Despite pleas from a councillor, local residents and at least three headteachers, members of Warwick District Council still maintain that no additional lighting is needed in Myton Fields.

Hundreds of children make a daily journey on foot, or bike, along the path through St Nicholas Park, across Charter Bridge and into the adjoining fields where the route becomes more isolated.

Cllr Linda Bromley, who supported local residents in getting two CCTV cameras in the park, has long asked for another two to be installed on the Myton Road side of the park, not only to protect the children but gather evidence of anti-social and sometimes criminal behaviour.

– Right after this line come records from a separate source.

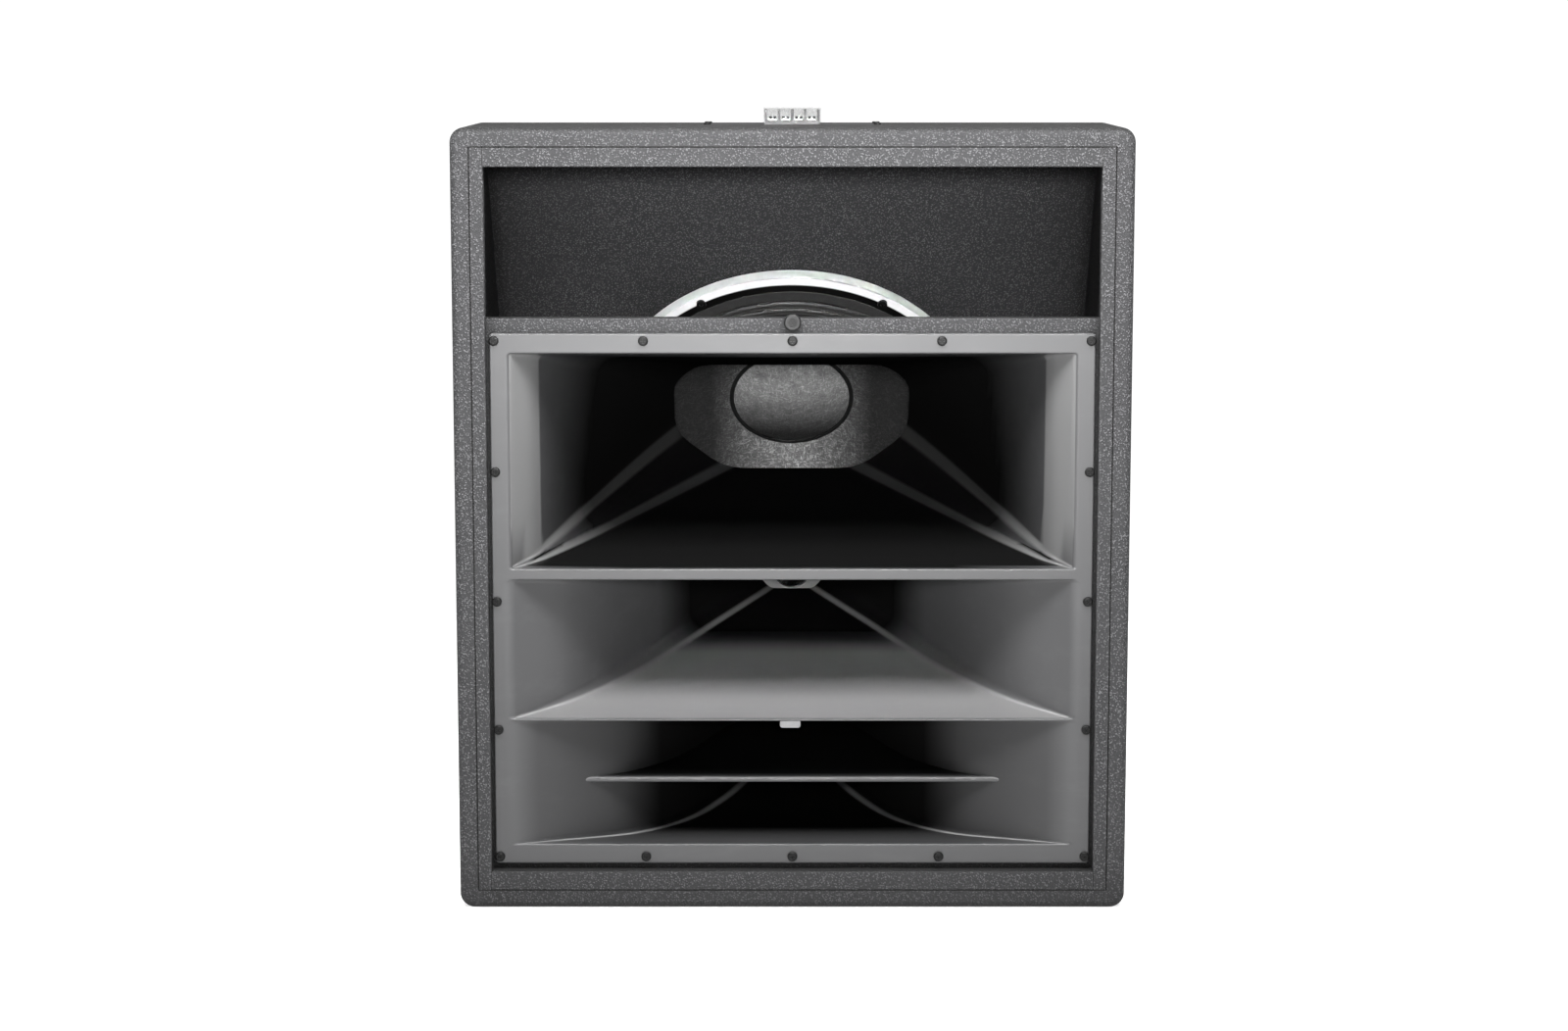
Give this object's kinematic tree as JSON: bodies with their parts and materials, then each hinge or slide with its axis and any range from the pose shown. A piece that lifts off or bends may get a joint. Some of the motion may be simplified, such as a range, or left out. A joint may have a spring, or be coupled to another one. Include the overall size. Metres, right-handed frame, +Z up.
{
  "type": "pa speaker cabinet",
  "caption": "Large plywood loudspeaker cabinet with stacked horn mouths over a tilted woofer, a rear-sloping top and a screw terminal strip.",
  "frame": {"origin": "centre of the footprint on the floor, under the bounding box", "axes": "+X to the right seen from the front, +Y to the back (the front faces -Y), +Z up"},
  "size_m": [0.64, 0.62, 0.7627],
  "materials": {
    "textured_black_coating": "textured black coating over plywood",
    "clear_plastic": "clear polycarbonate",
    "black_plastic": "moulded",
    "satin_black_moulding": "satin black moulded fibre composite",
    "bright_steel": "zinc plated steel",
    "circuit_board": "glass fibre laminate",
    "capacitor_film": "wrapped film",
    "copper": "enamelled copper wire",
    "resistor_ceramic": "cement body",
    "lining_fibre": "fibre blanket",
    "black_screws": "black oxide steel",
    "paper_cap": "pressed fibre pulp",
    "black_rubber": "matt",
    "titanium": "thin sheet",
    "cast_frame": "cast, satin",
    "magnet_ferrite": "ferrite",
    "plated_steel": "plated",
    "black_plate": "black powder coat",
    "grey_pad": "matt grey",
    "coil_former": "polyimide former",
    "paper_cone": "pressed fibre pulp",
    "gasket_board": "dark fibre gasket",
    "treated_cloth": "treated cloth"
  },
  "bodies": {
    "cabinet": {"back_panel": "textured_black_coating", "barrier_strip": "black_plastic", "bottom_cleat": "textured_black_coating", "bottom_horn": "satin_black_moulding", "bottom_panel": "textured_black_coating", "bumper_screw": "bright_steel", "crossover_board": "circuit_board", "crossover_capacitors": "capacitor_film", "crossover_coils": "copper", "crossover_resistors": "resistor_ceramic", "crossover_spacers": "bright_steel", "damping_lining": "lining_fibre", "driver_bolts": "black_screws", "grille_bumper": "black_rubber", "high_driver_cap": "cast_frame", "high_driver_magnet": "magnet_ferrite", "high_driver_plate": "plated_steel", "high_phase_plug": "black_plastic", "horn_board": "textured_black_coating", "horn_flange": "satin_black_moulding", "horn_screws": "black_screws", "horn_vane": "satin_black_moulding", "input_plate": "black_plate", "left_cleat": "textured_black_coating", "left_side": "textured_black_coating", "lip_pad": "grey_pad", "mid_driver_cap": "cast_frame", "mid_driver_magnet": "magnet_ferrite", "mid_driver_plate": "plated_steel", "mid_phase_plug": "black_plastic", "middle_horn": "satin_black_moulding", "plate_screws": "black_screws", "rear_top_panel": "textured_black_coating", "rigging_inserts": "bright_steel", "right_cleat": "textured_black_coating", "right_side": "textured_black_coating", "top_cleat": "textured_black_coating", "top_horn": "satin_black_moulding", "top_panel": "textured_black_coating", "woofer_back_plate": "plated_steel", "woofer_baffle": "textured_black_coating", "woofer_bolts": "black_screws", "woofer_frame": "cast_frame", "woofer_gasket": "gasket_board", "woofer_magnet": "magnet_ferrite", "woofer_spider": "treated_cloth", "woofer_surround": "treated_cloth", "woofer_terminals": "black_plastic", "woofer_top_plate": "plated_steel"},
    "cone_assembly": {"woofer_cone": "paper_cone", "dust_cap": "paper_cap", "voice_coil_former": "coil_former", "voice_coil_winding": "copper"},
    "mid_dome": {"mid_diaphragm": "titanium"},
    "high_dome": {"high_diaphragm": "titanium"},
    "terminal_cover": {"barrier_cover": "clear_plastic"},
    "terminal_1": {"terminal_screw_1": "bright_steel"},
    "terminal_2": {"terminal_screw_2": "bright_steel"},
    "terminal_3": {"terminal_screw_3": "bright_steel"},
    "terminal_4": {"terminal_screw_4": "bright_steel"}
  },
  "joints": [
    {"name": "cone_travel", "type": "slide", "parent": "cabinet", "child": "cone_assembly", "axis": [0, -0.809, -0.5878], "range_m": [-0.008, 0.008], "stiffness_N_per_m": 6000, "deforming": ["woofer_surround", "woofer_spider"]},
    {"name": "mid_dome_travel", "type": "slide", "parent": "cabinet", "child": "mid_dome", "axis": [0, -1, 0], "range_m": [-0.0005, 0.0005], "stiffness_N_per_m": 4000},
    {"name": "high_dome_travel", "type": "slide", "parent": "cabinet", "child": "high_dome", "axis": [0, -1, 0], "range_m": [-0.0005, 0.0005], "stiffness_N_per_m": 4000},
    {"name": "cover_lift", "type": "slide", "parent": "cabinet", "child": "terminal_cover", "axis": [0, 0, 1], "range_m": [0, 0.03]},
    {"name": "terminal_1_travel", "type": "slide", "parent": "cabinet", "child": "terminal_1", "axis": [0, 0, 1], "range_m": [0, 0.0025]},
    {"name": "terminal_2_travel", "type": "slide", "parent": "cabinet", "child": "terminal_2", "axis": [0, 0, 1], "range_m": [0, 0.0025]},
    {"name": "terminal_3_travel", "type": "slide", "parent": "cabinet", "child": "terminal_3", "axis": [0, 0, 1], "range_m": [0, 0.0025]},
    {"name": "terminal_4_travel", "type": "slide", "parent": "cabinet", "child": "terminal_4", "axis": [0, 0, 1], "range_m": [0, 0.0025]}
  ]
}
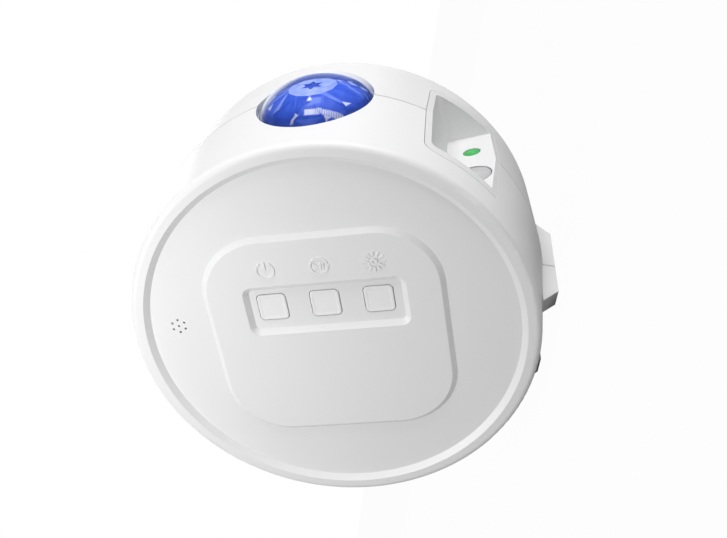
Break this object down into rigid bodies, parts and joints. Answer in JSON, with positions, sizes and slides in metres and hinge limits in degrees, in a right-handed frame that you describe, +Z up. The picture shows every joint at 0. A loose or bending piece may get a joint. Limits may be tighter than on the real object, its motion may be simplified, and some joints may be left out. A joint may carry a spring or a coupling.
{
  "type": "galaxy projector",
  "caption": "White drum-shaped galaxy projector on two moulded feet, with a faceted blue nebula dome, a notched laser bay and a control face with a key row.",
  "frame": {"origin": "centre of the bounding box on the plane that the two feet rest on, under the drum; the drum axis is level, 79.2 mm above it and 1.9 mm towards -X", "axes": "+Z up, -Y out of the control face along the level drum axis, +X the side that the nebula dome and the laser bay throw their light to, 15.5 degrees above level"},
  "size_m": [0.1568, 0.082, 0.1557],
  "materials": {
    "white_shell": "satin white ABS, fine even grain",
    "white_insert": "satin white ABS",
    "white_button": "satin white ABS",
    "grey_rubber": "matt light grey rubber",
    "blue_clear": "clear blue polycarbonate, cut facets, glossy",
    "clear_plastic": "clear acrylic",
    "green_lens": "green tinted lens",
    "grey_lens": "smoky grey lens",
    "black_plastic": "black moulded plastic",
    "white_gear": "natural acetal",
    "white_board": "white solder mask on aluminium",
    "green_board": "green solder mask on glass fibre",
    "lamp_yellow": "phosphor coated lamps",
    "steel": "zinc plated steel",
    "aluminium": "plain extruded aluminium",
    "brass": "turned brass",
    "dark_ferrite": "ferrite in a black cup",
    "black_cone": "coated paper cone",
    "black_rubber": "soft black rubber",
    "lead_cover": "red and black lead in one sleeve",
    "ribbon_film": "amber film"
  },
  "bodies": {
    "casing": {"front_shell": "white_shell", "rear_shell": "white_shell", "shell_screws": "steel", "foot_pads": "grey_rubber", "nebula_dome": "blue_clear", "nebula_housing": "black_plastic", "housing_screws": "steel", "disc_axle": "steel", "axle_clip": "steel", "drive_motor": "steel", "motor_screws": "steel", "collimator_lens": "clear_plastic", "led_board": "white_board", "led_emitters": "lamp_yellow", "heat_sink": "aluminium", "led_screws": "steel", "laser_bay": "white_insert", "bay_screws": "steel", "laser_window": "green_lens", "moon_window": "grey_lens", "laser_bracket": "aluminium", "bracket_screws": "steel", "laser_module": "brass", "grating_motor": "steel", "moon_barrel": "black_plastic", "moon_slide": "clear_plastic", "moon_led_board": "green_board", "key_board": "green_board", "tact_switches": "black_plastic", "microphone": "aluminium", "mic_boot": "black_rubber", "main_board": "green_board", "board_screws": "steel", "control_chip": "black_plastic", "capacitors": "black_plastic", "plug_headers": "white_gear", "speaker_frame": "steel", "speaker_magnet": "dark_ferrite", "speaker_cone": "black_cone", "speaker_gasket": "black_rubber", "speaker_screws": "steel", "usb_socket": "steel", "power_board": "green_board", "motor_lead": "lead_cover", "speaker_lead": "lead_cover", "lamp_lead": "lead_cover", "laser_lead": "lead_cover", "power_lead": "lead_cover", "key_ribbon": "ribbon_film"},
    "ripple": {"ripple_disc": "clear_plastic"},
    "pinion": {"motor_pinion": "white_gear", "motor_shaft": "steel"},
    "grating": {"grating_wheel": "clear_plastic", "grating_shaft": "steel"},
    "power_key": {"power_button": "white_button", "power_plunger": "black_plastic"},
    "mode_key": {"mode_button": "white_button", "mode_plunger": "black_plastic"},
    "light_key": {"light_button": "white_button", "light_plunger": "black_plastic"}
  },
  "joints": [
    {"name": "ripple_spin", "type": "hinge", "parent": "casing", "child": "ripple", "pos_m": [0.05175, 0, 0.09304], "axis": [0.9636, 0, 0.2672], "continuous": true},
    {"name": "pinion_spin", "type": "hinge", "parent": "casing", "child": "pinion", "pos_m": [0.04494, 0, 0.11761], "axis": [0.9636, 0, 0.2672], "continuous": true},
    {"name": "grating_spin", "type": "hinge", "parent": "casing", "child": "grating", "pos_m": [0.04638, 0.01, 0.04448], "axis": [0.9304, 0, 0.3665], "continuous": true},
    {"name": "power_press", "type": "slide", "parent": "casing", "child": "power_key", "axis": [0, 1, 0], "range_m": [0, 0.0006], "stiffness_N_per_m": 1200, "springref_m": -0.0008},
    {"name": "mode_press", "type": "slide", "parent": "casing", "child": "mode_key", "axis": [0, 1, 0], "range_m": [0, 0.0006], "stiffness_N_per_m": 1200, "springref_m": -0.0008},
    {"name": "light_press", "type": "slide", "parent": "casing", "child": "light_key", "axis": [0, 1, 0], "range_m": [0, 0.0006], "stiffness_N_per_m": 1200, "springref_m": -0.0008}
  ],
  "couplings": [
    {"joint": "pinion_spin", "follows": "ripple_spin", "ratio": -4}
  ]
}
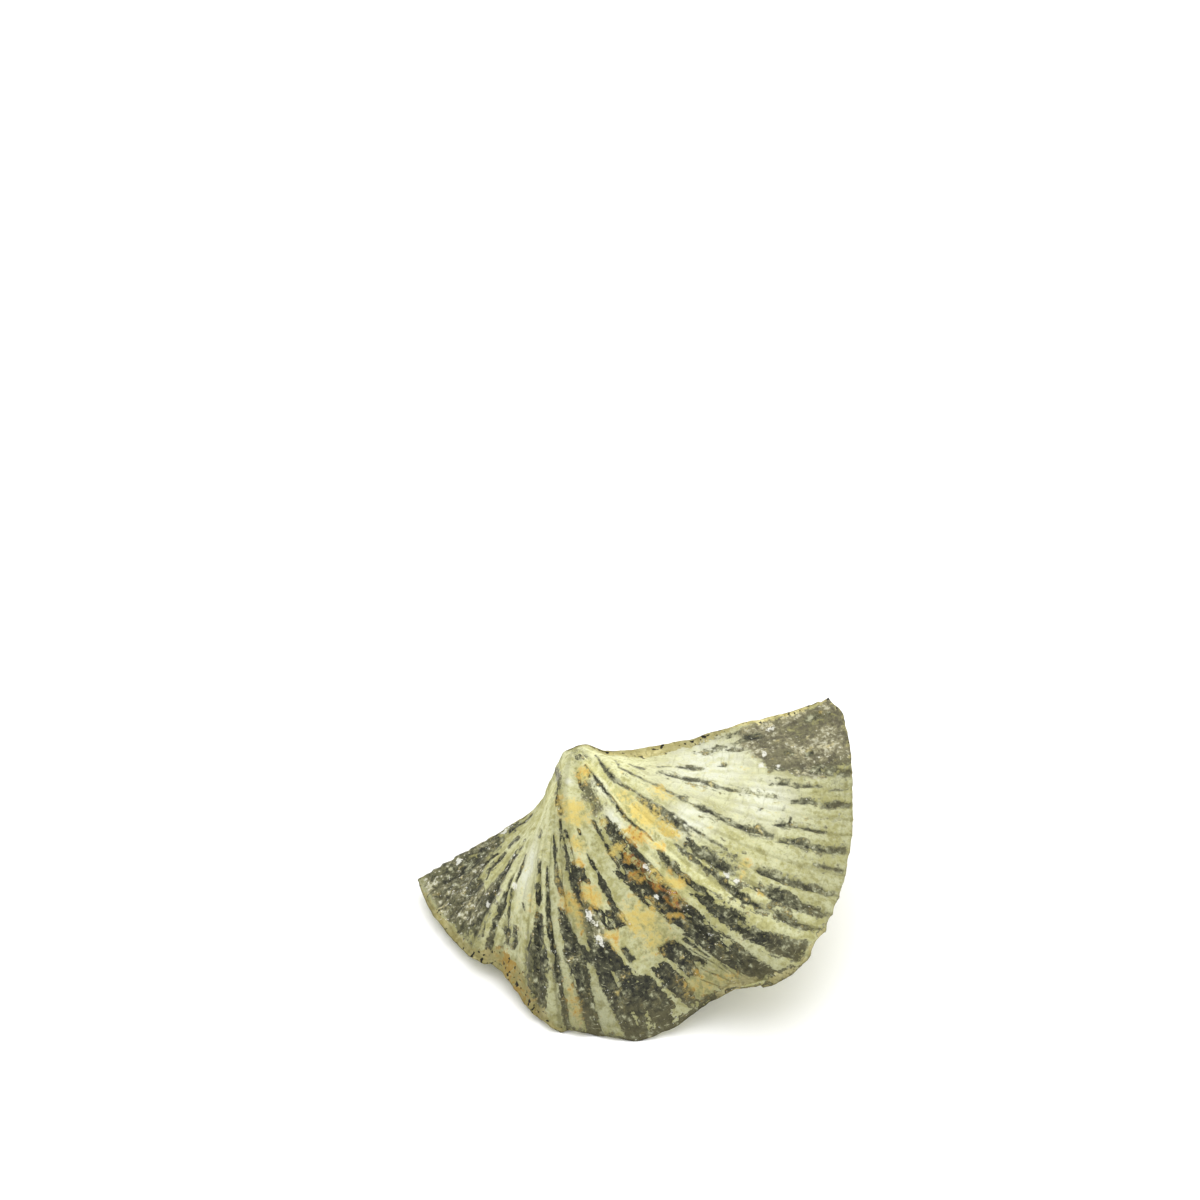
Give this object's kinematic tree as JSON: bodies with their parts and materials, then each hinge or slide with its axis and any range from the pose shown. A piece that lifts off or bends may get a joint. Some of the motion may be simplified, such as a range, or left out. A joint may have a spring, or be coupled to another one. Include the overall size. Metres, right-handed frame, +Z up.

Four years ago some £98,000 was made available by the district council to improve safety in the park through lighting and cameras. Of that at least £19,000 remains and must be ringfenced, rather than be spent on other projects, argues Cllr Bromley, who represents Warwick South.

Earlier this year she left the Conservative party to become and Independent.

And last month she was ordered to appear before the council’s Standards Committee and asked to apologise for the way she tackled issues, including the need for better security in the park.

But this is a matter Cllr Bromley sees as being of crucial significance to people living around the edges of the park.

As well as protecting the cycle route there are serious fears about “boy racers” going into Myton Fields to perform high-speed car stunts which leave many residents fearing for their lives. By the time police arrive the culprits have always driven away.

At the meeting Cllr Michael Coker agreed to treat this as a separate issue and write directly to the police commissioner.

The but need for more cameras was rejected after councillors studied a report compiled by Detective Sgt David Kettle and district CCTV manager Graham Collis who said they did not believe the risks justified a camera on the route.

Mr Collis said the Myton cycle route presented no higher crime risk than those across other parks and pointed out there were “technical issues” due to the geography of the area.

He said the only recent “mugging” incident was a case of one child robbing another and the issue of “boy racers” could be dealt with by the police as a matter of urgency.

The committee agreed to work with ward councillors, the Friends of the Park and others to allocate the remaining funding to other desirable projects previously identified.